Emniyet yetkilileri halen tartışılan "0,50-1 promil" idari ceza tartışmasına açıklık getirerek, "2918 sayılı Karayolu Trafik Kanunu'nda yapılan yasal düzenlemeye ilişkin yapılan haberlerde yanlış anlaşılmanın promil oranında kaynaklandığı"nı vurgulayarak, "Alkol cihazında görünen 50,110 gibi oranlar 0.50,1.10 promil oranını gösterir. Halk dilinde bilindiği gibi 50 promil üstü, 0.50 promil alkol oranının üstü için işlem yapılır" dediler.
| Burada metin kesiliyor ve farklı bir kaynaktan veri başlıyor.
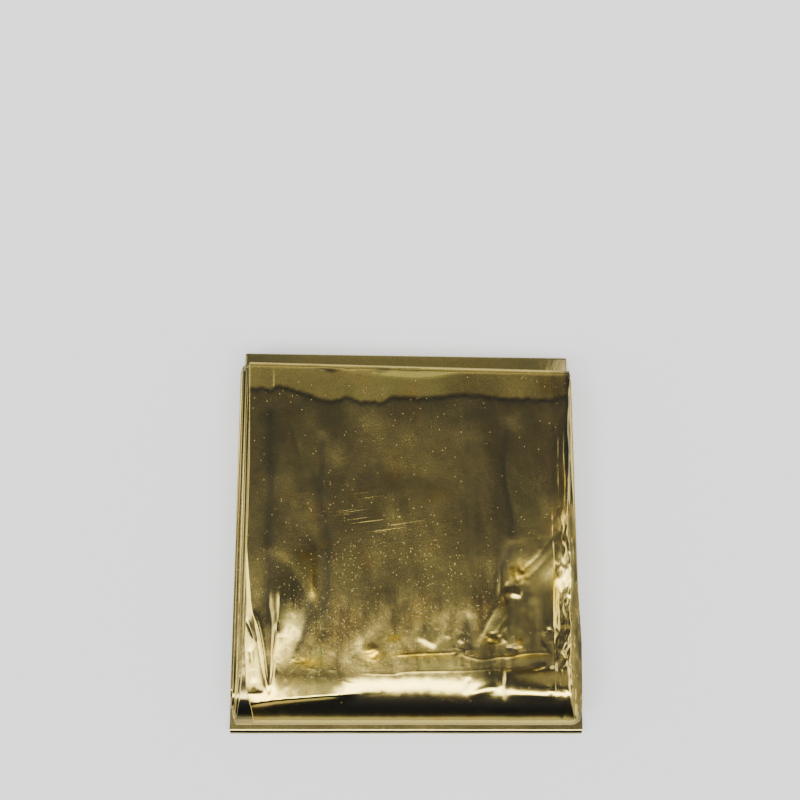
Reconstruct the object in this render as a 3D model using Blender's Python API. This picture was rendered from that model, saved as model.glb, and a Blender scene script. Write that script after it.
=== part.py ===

Emniyet Genel Müdürlüğü, ‘Alkol, uyuşturucu veya uyarıcı maddelerin etkisi altında araç sürme yasağı’ başlıklı maddede mevcut kanun uygulamasından farklı bir düzenleme yapılmadığını belirtmişti. Ancak halen tartışmaların devam ettiğini vurgulayan polis yetkilileri, kuralın geçerliliği, kamyon, çekici otobüs, türündeki taşıtlar ile taksi, taksi dolmuş, minibüs ve kamyonet türündeki taşıtları ticari amaçla kullanan sürücüler ve resmi araç sürücülerinin alkollü olmaları halinde bu araçları kullanamayacakları, diğer araç sürücülerinin ise 0.50 promilin üzerinde alkol alarak karayolunda araç kullanamayacakları aynı şeklinde devam ettiğini bildirdiler.
0.50 promil üzerinde alkolle araç kullanan sürücülere uygulanan idari para cezası, sürücü belgelerinin geri alınması, sürücü davranışını geliştirme eğitimi ile psiko-teknik değerlendirme ve psikiyatri uzmanı muayenesi uygulamasının da aynı şekilde devam ettiğinin vurgulayan emniyet yetkilileri şunları söylediler:
“Yeni tasarı, mevcut uygulamada eksik olan, Türk Ceza Kanununun 179. maddesinin üçüncü fıkrasında düzenlenen, ‘Trafik güvenliğini alkol etkisinde tehlikeye sokma suçunun’ oluşmasında yargılama sırasında aranan, somut tehlikeye açıklık getirmektedir. Halk içinde 50 promil üstü aslında, 0.50 promildir. alkollü araç kullanımında alt limit budur. Halkımız cihazın göstergesinden dolayı bunu 50 promil ve üstü olarak bilmektedir. Aslında gerçek oran kandaki alkol oranının 0,50 promil üstü olduğunu gösterir.
1,00 promil ve üzeri (Bilinen şekliyle 100 promil ve üstü için) alkol alarak araç kullanan sürücülerin ise, başkalarının can ve mal güvenliğini tehlikeye düşürdükleri ve emniyetli bir şekilde araç sevk ve idare edemeyecekleri karine olarak kabul edilerek, öngörülen idari ceza ve yaptırımlar haricinde TCK 179. maddesinin üçüncü fıkrası gereğince 2 yıla kadar hapis cezası ile yargılanmaları hükmü getirilmektedir.